# WHAT THE TASK REQUIRES
In the records below, begin at the line that has "for node in" and stop after the line that has "in imported if"; quote those lines verbatim and nothing more.

# ENTRIES
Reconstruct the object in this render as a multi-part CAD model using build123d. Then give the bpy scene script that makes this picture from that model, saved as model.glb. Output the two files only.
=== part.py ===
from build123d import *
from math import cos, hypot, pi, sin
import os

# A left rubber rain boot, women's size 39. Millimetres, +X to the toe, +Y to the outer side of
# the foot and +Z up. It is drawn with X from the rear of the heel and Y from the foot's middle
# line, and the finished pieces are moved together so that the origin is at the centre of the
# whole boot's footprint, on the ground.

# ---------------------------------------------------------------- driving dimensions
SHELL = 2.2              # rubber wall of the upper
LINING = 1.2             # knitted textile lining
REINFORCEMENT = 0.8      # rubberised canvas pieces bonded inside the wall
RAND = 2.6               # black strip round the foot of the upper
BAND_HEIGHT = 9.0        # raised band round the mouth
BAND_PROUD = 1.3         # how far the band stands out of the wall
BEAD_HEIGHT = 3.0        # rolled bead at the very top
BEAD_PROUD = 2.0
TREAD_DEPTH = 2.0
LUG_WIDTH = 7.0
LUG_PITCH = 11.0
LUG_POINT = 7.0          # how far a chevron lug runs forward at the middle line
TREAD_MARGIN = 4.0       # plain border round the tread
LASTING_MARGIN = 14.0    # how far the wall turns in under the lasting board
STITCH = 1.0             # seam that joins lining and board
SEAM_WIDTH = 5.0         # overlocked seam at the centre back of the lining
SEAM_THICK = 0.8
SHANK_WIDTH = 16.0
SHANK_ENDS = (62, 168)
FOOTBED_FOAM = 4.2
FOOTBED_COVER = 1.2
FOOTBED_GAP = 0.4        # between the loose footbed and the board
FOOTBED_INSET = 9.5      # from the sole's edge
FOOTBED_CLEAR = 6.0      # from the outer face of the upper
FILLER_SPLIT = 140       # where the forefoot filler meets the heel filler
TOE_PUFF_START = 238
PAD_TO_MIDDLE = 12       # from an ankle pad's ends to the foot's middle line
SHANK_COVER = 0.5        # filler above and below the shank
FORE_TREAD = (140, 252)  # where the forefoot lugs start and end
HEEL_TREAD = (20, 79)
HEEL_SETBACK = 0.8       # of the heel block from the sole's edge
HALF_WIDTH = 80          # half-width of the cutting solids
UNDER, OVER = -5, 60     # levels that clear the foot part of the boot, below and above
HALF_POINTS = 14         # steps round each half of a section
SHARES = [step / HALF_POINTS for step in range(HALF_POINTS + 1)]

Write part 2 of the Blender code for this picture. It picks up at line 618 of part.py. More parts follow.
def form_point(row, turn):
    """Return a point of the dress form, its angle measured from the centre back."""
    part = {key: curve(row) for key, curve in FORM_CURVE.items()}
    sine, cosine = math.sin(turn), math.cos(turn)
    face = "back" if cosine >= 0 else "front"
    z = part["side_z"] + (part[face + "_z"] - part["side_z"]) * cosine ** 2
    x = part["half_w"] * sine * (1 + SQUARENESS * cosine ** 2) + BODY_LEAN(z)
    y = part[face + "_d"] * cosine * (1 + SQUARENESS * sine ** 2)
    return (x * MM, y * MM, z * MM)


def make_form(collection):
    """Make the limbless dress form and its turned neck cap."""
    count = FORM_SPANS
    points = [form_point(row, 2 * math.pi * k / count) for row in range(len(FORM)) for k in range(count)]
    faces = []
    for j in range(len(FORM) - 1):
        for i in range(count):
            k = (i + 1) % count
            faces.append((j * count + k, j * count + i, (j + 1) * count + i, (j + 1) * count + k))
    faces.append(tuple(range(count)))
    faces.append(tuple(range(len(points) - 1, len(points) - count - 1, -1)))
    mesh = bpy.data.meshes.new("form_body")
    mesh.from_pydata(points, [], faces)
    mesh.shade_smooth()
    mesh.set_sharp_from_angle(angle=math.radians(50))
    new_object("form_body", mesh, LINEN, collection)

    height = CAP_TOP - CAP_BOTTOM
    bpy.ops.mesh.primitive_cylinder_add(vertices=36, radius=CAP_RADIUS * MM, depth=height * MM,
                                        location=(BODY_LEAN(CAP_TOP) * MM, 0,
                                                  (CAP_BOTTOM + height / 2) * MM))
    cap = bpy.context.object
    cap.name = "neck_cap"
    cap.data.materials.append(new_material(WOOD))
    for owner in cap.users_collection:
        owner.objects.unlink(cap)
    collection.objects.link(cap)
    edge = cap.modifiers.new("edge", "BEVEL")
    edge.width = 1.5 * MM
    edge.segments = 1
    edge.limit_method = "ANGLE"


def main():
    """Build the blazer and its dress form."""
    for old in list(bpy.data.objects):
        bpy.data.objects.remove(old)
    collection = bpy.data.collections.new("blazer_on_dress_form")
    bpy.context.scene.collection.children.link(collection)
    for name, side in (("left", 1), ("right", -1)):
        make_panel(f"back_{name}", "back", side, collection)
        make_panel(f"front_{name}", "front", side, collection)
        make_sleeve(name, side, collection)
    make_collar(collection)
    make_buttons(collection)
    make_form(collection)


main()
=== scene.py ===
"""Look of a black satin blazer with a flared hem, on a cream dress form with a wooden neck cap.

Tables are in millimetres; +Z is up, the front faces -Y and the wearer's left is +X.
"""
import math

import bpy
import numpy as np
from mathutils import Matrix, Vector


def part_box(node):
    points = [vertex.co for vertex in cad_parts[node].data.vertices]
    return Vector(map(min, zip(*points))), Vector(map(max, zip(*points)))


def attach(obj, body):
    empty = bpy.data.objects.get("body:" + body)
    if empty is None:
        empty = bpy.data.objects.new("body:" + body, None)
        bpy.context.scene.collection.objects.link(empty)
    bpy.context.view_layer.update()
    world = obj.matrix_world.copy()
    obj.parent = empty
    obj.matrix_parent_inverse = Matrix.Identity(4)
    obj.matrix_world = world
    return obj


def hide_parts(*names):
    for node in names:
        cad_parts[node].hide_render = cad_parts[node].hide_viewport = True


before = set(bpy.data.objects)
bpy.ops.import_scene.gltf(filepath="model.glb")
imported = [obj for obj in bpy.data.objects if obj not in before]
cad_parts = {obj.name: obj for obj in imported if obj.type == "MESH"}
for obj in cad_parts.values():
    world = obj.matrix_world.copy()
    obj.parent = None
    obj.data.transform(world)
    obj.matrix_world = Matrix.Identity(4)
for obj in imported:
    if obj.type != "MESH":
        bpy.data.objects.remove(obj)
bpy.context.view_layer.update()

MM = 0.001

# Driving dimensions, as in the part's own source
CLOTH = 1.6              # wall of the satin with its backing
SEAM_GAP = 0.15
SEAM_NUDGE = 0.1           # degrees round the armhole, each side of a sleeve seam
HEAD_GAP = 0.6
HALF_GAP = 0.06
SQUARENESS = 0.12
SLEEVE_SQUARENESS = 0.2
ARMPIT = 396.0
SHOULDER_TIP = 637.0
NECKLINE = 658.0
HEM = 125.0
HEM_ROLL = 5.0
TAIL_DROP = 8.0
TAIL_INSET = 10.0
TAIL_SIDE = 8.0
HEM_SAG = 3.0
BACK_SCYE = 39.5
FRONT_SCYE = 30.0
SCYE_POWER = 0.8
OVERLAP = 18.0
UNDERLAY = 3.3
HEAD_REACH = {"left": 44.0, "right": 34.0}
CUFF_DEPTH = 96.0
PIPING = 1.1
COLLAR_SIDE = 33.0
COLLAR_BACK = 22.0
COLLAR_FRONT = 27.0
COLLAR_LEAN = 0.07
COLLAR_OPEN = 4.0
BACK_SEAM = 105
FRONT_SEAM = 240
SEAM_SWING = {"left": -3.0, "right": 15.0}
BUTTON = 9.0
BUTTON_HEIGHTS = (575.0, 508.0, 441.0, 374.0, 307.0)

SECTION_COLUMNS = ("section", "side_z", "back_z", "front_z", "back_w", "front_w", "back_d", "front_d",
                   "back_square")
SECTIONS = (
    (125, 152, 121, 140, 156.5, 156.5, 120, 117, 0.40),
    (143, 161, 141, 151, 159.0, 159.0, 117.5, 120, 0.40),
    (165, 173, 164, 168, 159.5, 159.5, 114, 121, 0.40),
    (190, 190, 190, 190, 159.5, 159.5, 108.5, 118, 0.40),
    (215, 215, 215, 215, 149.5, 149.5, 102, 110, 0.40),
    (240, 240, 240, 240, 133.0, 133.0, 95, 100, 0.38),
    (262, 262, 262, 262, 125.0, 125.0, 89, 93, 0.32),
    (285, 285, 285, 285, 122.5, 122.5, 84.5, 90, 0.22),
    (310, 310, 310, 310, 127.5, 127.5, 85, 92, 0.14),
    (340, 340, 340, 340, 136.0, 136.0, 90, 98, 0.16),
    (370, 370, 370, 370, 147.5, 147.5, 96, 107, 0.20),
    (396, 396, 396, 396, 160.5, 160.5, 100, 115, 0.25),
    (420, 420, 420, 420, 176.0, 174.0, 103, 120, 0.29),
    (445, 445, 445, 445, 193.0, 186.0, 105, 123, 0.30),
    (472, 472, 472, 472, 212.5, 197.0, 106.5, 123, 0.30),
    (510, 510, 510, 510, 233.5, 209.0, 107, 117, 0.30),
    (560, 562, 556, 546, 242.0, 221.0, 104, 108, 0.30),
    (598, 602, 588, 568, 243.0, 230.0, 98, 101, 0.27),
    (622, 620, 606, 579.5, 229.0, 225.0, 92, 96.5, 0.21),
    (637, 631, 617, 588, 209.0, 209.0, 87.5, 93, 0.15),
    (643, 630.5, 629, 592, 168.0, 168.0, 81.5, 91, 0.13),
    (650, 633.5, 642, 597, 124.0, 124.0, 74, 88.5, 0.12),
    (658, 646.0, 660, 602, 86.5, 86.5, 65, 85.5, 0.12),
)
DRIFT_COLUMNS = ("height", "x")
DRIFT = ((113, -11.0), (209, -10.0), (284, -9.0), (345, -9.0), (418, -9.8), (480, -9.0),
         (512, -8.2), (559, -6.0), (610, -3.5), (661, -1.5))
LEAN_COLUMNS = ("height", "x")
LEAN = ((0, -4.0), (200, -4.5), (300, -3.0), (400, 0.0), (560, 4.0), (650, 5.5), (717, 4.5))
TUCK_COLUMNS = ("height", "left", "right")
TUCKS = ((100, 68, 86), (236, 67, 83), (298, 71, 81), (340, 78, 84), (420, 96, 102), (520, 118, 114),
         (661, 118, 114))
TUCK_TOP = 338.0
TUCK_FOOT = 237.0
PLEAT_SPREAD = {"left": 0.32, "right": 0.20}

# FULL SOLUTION
    for node in names:
        cad_parts[node].hide_render = cad_parts[node].hide_viewport = True


before = set(bpy.data.objects)
bpy.ops.import_scene.gltf(filepath="model.glb")
imported = [obj for obj in bpy.data.objects if obj not in before]
cad_parts = {obj.name: obj for obj in imported if obj.type == "MESH"}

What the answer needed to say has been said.